Game Selection: 8/10
For NLH players at the $5/$10 stake and below, the Isle will have your game spread during most hours of the day. PLO action was limited, but there were a few daily tournaments that were always well attended. The $2/$5 game has a $500 cap and plays fairly small. The number of tables and the ability to table select is a big plus for the $2/$5 games.
Game Quality: 8/10
There are some good pros in the $5/$10 game, but they opt to play $100/$200 mixed when it runs. As long as that game is going, the rest of the room is easy pickings. Most players are fit-or-fold types and are unlikely to run a bluff of any significance. It’s not a super gambly game, which caps the upside a little, but you really can’t beat the action here until around 5 PM.
Table Atmosphere: 6/10
This very mild-mannered room would start to really bore me if I were grinding $2/$5 for too long. The $5/$10 game boasts a much friendlier and smaller player pool that is more accustomed to having young poker-pro types. Still, as a millennial, this is the last place I’d go in Florida if I had aims to meet someone to hang out with outside of poker.
The service was excellent and the table-side food was affordable and delicious. Of course, the coffee was next to undrinkable, but that’s just the nature of a poker room, unfortunately.
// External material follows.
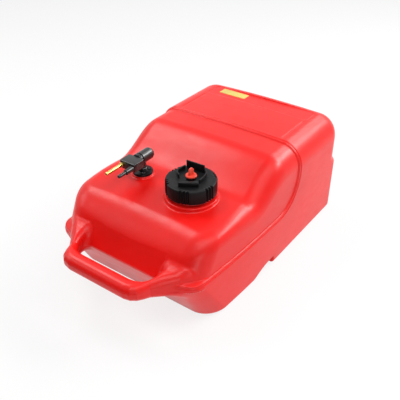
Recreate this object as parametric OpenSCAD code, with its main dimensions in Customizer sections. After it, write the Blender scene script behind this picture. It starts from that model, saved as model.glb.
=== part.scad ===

The outdoor parking is a drag late at night or on a particularly hot Florida day, but everything else about the facility is solid. The one exceptional thing about the poker room specifically is a huge wall with two clusters of four large TV screens airing exclusively sports. Unlike most poker rooms, which are full of TVs at terrible angles or distances for viewing, the Isle actually facilitates watching the game, at least for one side of the table.
If you want to get in on the South Florida action and the Miami nightlife in the same day, checking out the early shift at the Isle Casino Pompano Park might be your move. In addition to some excellent poker, you’ll probably get some tax advice and hear a war story or two. Fine way to spend an afternoon, if you ask me.